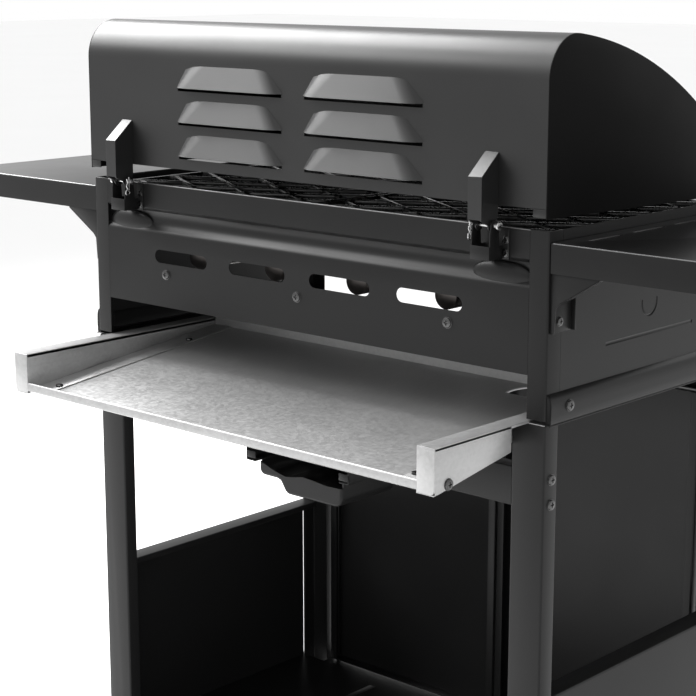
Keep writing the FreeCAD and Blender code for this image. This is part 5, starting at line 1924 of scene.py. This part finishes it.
# Front: fascia, knobs, gas train
@dataclass
class Front(Assembly):
    """Control panel, knobs, igniter button, manifold, valves and inlet."""

    sheet: float = 0.0012
    edge_round: float = 0.010
    knob_z: float = 0.838
    pipe_z: float = 0.8278
    skirt_radius: float = 0.026
    skirt_height: float = 0.0142
    barrel_radius: float = 0.0205
    valve_back: float = -0.2673

    def build(self) -> None:
        """Model and hand over the front's pieces."""
        self.fascia()
        self.bezels()
        self.knobs()
        self.igniter()
        self.gas_train()

    def fascia(self) -> None:
        """A folded fascia with rounded upper edge, closed ends and drilled face."""
        span = Span.of("control_panel")
        y0, y1, low, high = span.lo.y, span.hi.y, span.lo.z, span.hi.z
        section = [(y0 + 0.016, low), (y0, low), (y0, high - self.edge_round)]
        section += arc((y0 + self.edge_round, high - self.edge_round), self.edge_round, 180.0, 90.0, 6)[1:]
        section += [(y1, high)]
        skin = BENCH.fold("fascia", X, span.lo.x, span.size.x, section, 0.0012, (0, y1, low + 0.02),
                          0.0015)
        tools = [BENCH.rod("hole", Y, 0.0052, (x, y0 - 0.003, self.knob_z), 0.008, 0.0, 24)
                 for x in BURNER_COLUMNS]
        tools.append(BENCH.rod("hole", Y, 0.0092, (0, y0 - 0.003, self.knob_z), 0.008, 0.0, 32))
        BENCH.cut(skin, tools)
        end = [(y0 + 0.0012, low + 0.0006), (y0 + 0.0012, high - 0.010)]
        end += arc((y0 + 0.0105, high - 0.0105), 0.0092, 180.0, 90.0, 6)[1:]
        end += [(y1, high - 0.0014), (y1, low + 0.0006)]
        cap = BENCH.plate("end", X, span.hi.x - 0.0012, 0.0012, end, 0.0003)
        piece = BENCH.join("fascia", [skin, cap, BENCH.twin(cap, "end_left")])
        self.give(piece, self.looks.panel_coat, "control_panel")

    def bezels(self) -> None:
        """Bright rings behind the knobs."""
        span = Span.of("control_panel")
        rings = []
        for x in BURNER_COLUMNS:
            ring = BENCH.rod("ring", Y, 0.0315, (x, span.lo.y - 0.0016, self.knob_z), 0.0016, 0.0006,
                             48)
            BENCH.drill(ring, Y, 0.024, 0.005, [(x, span.lo.y - 0.003, self.knob_z)], 40)
            rings.append(ring)
        self.give(BENCH.join("knob_rings", rings), self.looks.brushed)

    def knobs(self) -> None:
        """Moulded knobs: skirt, fluted barrel, finger bar and pointer line."""
        first = Span.of("knob_1")
        x, z, y0, y1 = BURNER_COLUMNS[0], self.knob_z, first.lo.y, first.hi.y
        skirt = BENCH.rod("skirt", Y, self.skirt_radius, (x, y1 - self.skirt_height, z),
                          self.skirt_height, 0.003, 48)
        barrel = BENCH.rod("barrel", Y, self.barrel_radius, (x, y0 + 0.0115, z), 0.014, 0.002, 48)
        flutes = []
        for step in range(12):
            turn = 2 * math.pi * (step + 0.5) / 12
            flutes.append(BENCH.rod("flute", Y, 0.0022,
                                    (x + 0.0215 * math.cos(turn), y0 + 0.010, z + 0.0215 * math.sin(turn)),
                                    0.0125, 0.0, 12))
        BENCH.cut(barrel, flutes)
        grip = BENCH.box("grip", (x - 0.0052, y0, z - 0.0193), (x + 0.0052, y0 + 0.020, z + 0.0193), 0.003,
                         4)
        knob = BENCH.join("knob_cap_1", [skirt, barrel, grip])
        line = BENCH.box("line", (x - 0.0009, y0 - 0.0001, z + 0.004),
                         (x + 0.0009, y0 + 0.0006, z + 0.0175), 0.0003)
        bodies = ("knob_one", "knob_two", "knob_three", "knob_four")
        for index, (there, body) in enumerate(zip(BURNER_COLUMNS, bodies), start=1):
            shift = (there - x, 0, 0)
            cap = knob if index == 1 else BENCH.copy(knob, f"knob_cap_{index}", shift)
            mark = line if index == 1 else BENCH.copy(line, "line", shift)
            mark.name = f"knob_line_{index}"
            self.give(cap, self.looks.plastic, f"knob_{index}", body=body)
            self.give(mark, self.looks.dial, body=body)

    def igniter(self) -> None:
        """A domed push button."""
        span = Span.of("igniter_button")
        stem = BENCH.rod("button", Y, 0.0088, (0, span.lo.y + 0.001, self.knob_z), span.size.y - 0.001,
                         0.0005, 36)
        dome = BENCH.rod("dome", Y, 0.0089, (0, span.lo.y, self.knob_z), 0.004, 0.0024, 36)
        self.give(BENCH.join("push_button", [stem, dome]), self.looks.plastic, "igniter_button",
                  body="igniter")

    def gas_train(self) -> None:
        """Manifold pipe, cast valves with stems and nozzles, and the threaded inlet."""
        pipe = Span.of("gas_manifold")
        tube = BENCH.rod("manifold_pipe", X, 0.009, (pipe.lo.x, pipe.mid.y, pipe.mid.z), pipe.size.x,
                         0.0012)
        bands = [BENCH.rod("band", X, 0.0098, (x - 0.008, pipe.mid.y, pipe.mid.z), 0.016, 0.0006, 32)
                 for x in BURNER_COLUMNS]
        self.give(BENCH.join("manifold_pipe", [tube] + bands), self.looks.tube, "gas_manifold")
        span = Span.of("gas_valves")
        valves = []
        for x in BURNER_COLUMNS:
            valves.append(BENCH.box("body", (x - 0.013, self.valve_back - 0.0129, self.pipe_z - 0.017),
                                    (x + 0.013, self.valve_back + 0.013, self.pipe_z + 0.013), 0.004, 3))
            valves.append(BENCH.rod("nozzle", Y, 0.008, (x, self.valve_back, self.pipe_z),
                                    span.hi.y - self.valve_back, 0.001, 28))
            valves.append(BENCH.rod("neck", Y, 0.0085, (x, -0.2870, self.knob_z), 0.010, 0.0015, 28))
            valves.append(BENCH.rod("stem", Y, 0.004, (x, span.lo.y, self.knob_z), 0.05, 0.0005, 20))
        self.give(BENCH.join("valve_set", valves), self.looks.brass, "gas_valves")
        inlet = Span.of("gas_inlet")
        parts = [BENCH.rod("nut", X, 0.012, (inlet.lo.x, inlet.mid.y, inlet.mid.z), 0.006, 0.0006, 6)]
        for step in range(4):
            parts.append(BENCH.rod("thread", X, 0.0102,
                                   (inlet.lo.x + 0.0062 + step * 0.0016, inlet.mid.y, inlet.mid.z), 0.0013,
                                   0.0004, 28))
        self.give(BENCH.join("inlet_fitting", parts), self.looks.brass, "gas_inlet")


# Fasteners
@dataclass
class Screws(Assembly):
    """Pan-head screws with a cross recess, one at each head of the CAD."""

    radius: float = 0.006
    lift: float = 0.0025

    def build(self) -> None:
        """Model the frame's screws and the tray's."""
        heads = []
        posts = Span.of("corner_posts")
        rear, front, top, wide = posts.hi.y, posts.lo.y, posts.hi.z, posts.hi.x
        for x in (-0.2315, 0.0, 0.2315):
            heads.append(self.head((x, rear, top - 0.115), Y, 1, 1.0))
        for side in SIDES:
            for drop in (0.272, 0.300):
                for y in (rear - 0.0135, front + 0.0135):
                    heads.append(self.head((side * wide, y, top - drop), X, side, 1.0))
            for y in (rear - 0.036, front + 0.036):
                heads.append(self.head((side * (wide + 0.006), y, 0.728), X, side, 1.0))
            for y in (rear - 0.020, front + 0.020):
                heads.append(self.head((side * (wide + 0.0012), y, 0.822), X, side, 0.85))
            x = side * 0.294 - 0.013 - 0.0045
            for drop in (0.014, 0.028):
                heads.append(self.head((x, rear + 0.0015, top - drop), Y, 1, 0.7))
        self.give(BENCH.join("frame_screw_heads", heads), self.looks.dark_plated, "frame_screws")
        span = Span.of("tray_screws")
        pair = [self.head((side * 0.3455, span.mid.y, span.mid.z), X, side, 1.0) for side in SIDES]
        self.give(BENCH.join("tray_screw_heads", pair), self.looks.dark_plated, "tray_screws", body="tray")

    def head(self, place: Sequence[float], axis: Axis, way: int, share: float) -> Object:
        """One pan head with its cross recess and a thin washer.

        Args:
            place: The middle of its seat.
            axis: The axis that it points along.
            way: 1 or -1 along that axis.
            share: Its size against a full head.

        Returns:
            The head.
        """
        direction = axis.value[0] * way
        seat = Vector(place)
        radius, lift = self.radius * share, self.lift * share
        dome = BENCH.lean_rod("head", radius, seat, seat + direction * lift, lift * 0.62, 24)
        washer = BENCH.lean_rod("washer", radius * 1.12, seat - direction * 0.0004,
                                seat + direction * 0.0005, 0.0002, 24)
        across = Vector((0, 0, 1))
        other = direction.cross(across)
        arms = []
        for line in (across, other):
            wide = Vector([abs(c) for c in line]) * radius * 0.5
            thin = Vector([abs(c) for c in direction.cross(line)]) * radius * 0.13
            deep = Vector([abs(c) for c in direction]) * lift * 0.5
            middle = seat + direction * lift
            arms.append(BENCH.box("arm", middle - wide - thin - deep, middle + wide + thin + deep, 0.0))
        for arm in arms:
            BENCH.cut(dome, [arm])
        return BENCH.join("head", [dome, washer])


# Stage
@dataclass(frozen=True)
class SoftBox:
    """One large area light."""

    name: str
    place: tuple[float, float, float]
    aim: tuple[float, float, float]
    size: tuple[float, float]
    watts: float


@dataclass
class Studio:
    """Pale floor, white surroundings, soft boxes and the camera."""

    eye: tuple[float, float, float] = (-1.4602, 1.6904, 1.1934)
    azimuth: float = 42.37
    pitch: float = 12.11
    lens: float = 92.6
    sky: float = 1.0

    def build(self) -> None:
        """Set up the whole stage."""
        self.floor()
        self.world()
        for light in (SoftBox("key_box", (2.4, 0.05, 2.95), (0.0, 0.15, 1.1), (2.0, 1.9), 230.0),
                      SoftBox("louvre_box", (2.0, 1.6, 2.5), (0.0, 0.2, 1.0), (1.2, 0.9), 34.0),
                      SoftBox("rear_box", (0.6, 3.2, 2.3), (0.0, 0.0, 0.8), (2.6, 1.2), 6.0),
                      SoftBox("front_box", (-1.2, -3.0, 2.4), (0.0, 0.0, 0.7), (2.4, 1.6), 12.0)):
            self.light(light)
        self.camera()

    def floor(self) -> None:
        """A wide pale floor that isn't part of the object."""
        BENCH.only()
        bpy.ops.mesh.primitive_plane_add(size=60.0, location=(0, 0, -0.0005))
        floor = BENCH.settle(bpy.context.object, "studio_floor")
        tree = Tree("floor_paint")
        cloud = tree.noise(0.8, 2.0)
        tree.dress(tree.blend(cloud, (0.93, 0.93, 0.93), (0.96, 0.96, 0.96)), 0.8, 0.0, 0.1)
        floor.data.materials.append(tree.material)

    def world(self) -> None:
        """An even white surround."""
        world = bpy.data.worlds.new("studio_white")
        world.use_nodes = True
        background = world.node_tree.nodes["Background"]
        background.inputs["Color"].default_value = (1.0, 1.0, 1.0, 1.0)
        background.inputs["Strength"].default_value = self.sky
        bpy.context.scene.world = world
        bpy.context.scene.view_settings.view_transform = "Standard"

    def light(self, box: SoftBox) -> None:
        """Hang one soft box.

        Args:
            box: Its place, aim, size and power.
        """
        lamp = bpy.data.lights.new(box.name, "AREA")
        lamp.shape = "RECTANGLE"
        lamp.size, lamp.size_y = box.size
        lamp.energy = box.watts
        hanger = bpy.data.objects.new(box.name, lamp)
        bpy.context.scene.collection.objects.link(hanger)
        hanger.location = box.place
        hanger.rotation_euler = (Vector(box.aim) - Vector(box.place)).to_track_quat("-Z", "Y").to_euler()

    def camera(self) -> None:
        """The camera at the height and angle of the wanted view."""
        data = bpy.data.cameras.new("view_camera")
        data.lens = self.lens
        data.sensor_width = 36.0
        data.clip_end = 100.0
        camera = bpy.data.objects.new("view_camera", data)
        bpy.context.scene.collection.objects.link(camera)
        around, tilt = math.radians(self.azimuth), math.radians(self.pitch)
        back = Vector((-math.sin(around) * math.cos(tilt), math.cos(around) * math.cos(tilt),
                       math.sin(tilt)))
        camera.location = self.eye
        camera.rotation_euler = (-back).to_track_quat("-Z", "Y").to_euler()
        bpy.context.scene.camera = camera


def main() -> None:
    """Build every sub-assembly in order, then the stage."""
    logging.basicConfig(level=logging.INFO, format="%(name)s: %(message)s")
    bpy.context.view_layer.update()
    shop = Shop(Finishes())
    for assembly in (Firebox(shop), Lid(shop), LidHinges(shop), Tray(shop), Cup(shop), Cart(shop),
                     Shelves(shop), Front(shop), Screws(shop)):
        LOG.info("building %s", type(assembly).__name__)
        assembly.build()
    Studio().build()
    LOG.info("%d pieces", shop.count)


if __name__ == "__main__":
    main()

• _Work to do_: For this exercise, please retype exactly the lines in the listing from the line with "bpy.context.view_layer.update()" through its last line, both ends included.

• _Answer to the task_:
    bpy.context.view_layer.update()
    shop = Shop(Finishes())
    for assembly in (Firebox(shop), Lid(shop), LidHinges(shop), Tray(shop), Cup(shop), Cart(shop),
                     Shelves(shop), Front(shop), Screws(shop)):
        LOG.info("building %s", type(assembly).__name__)
        assembly.build()
    Studio().build()
    LOG.info("%d pieces", shop.count)


if __name__ == "__main__":
    main()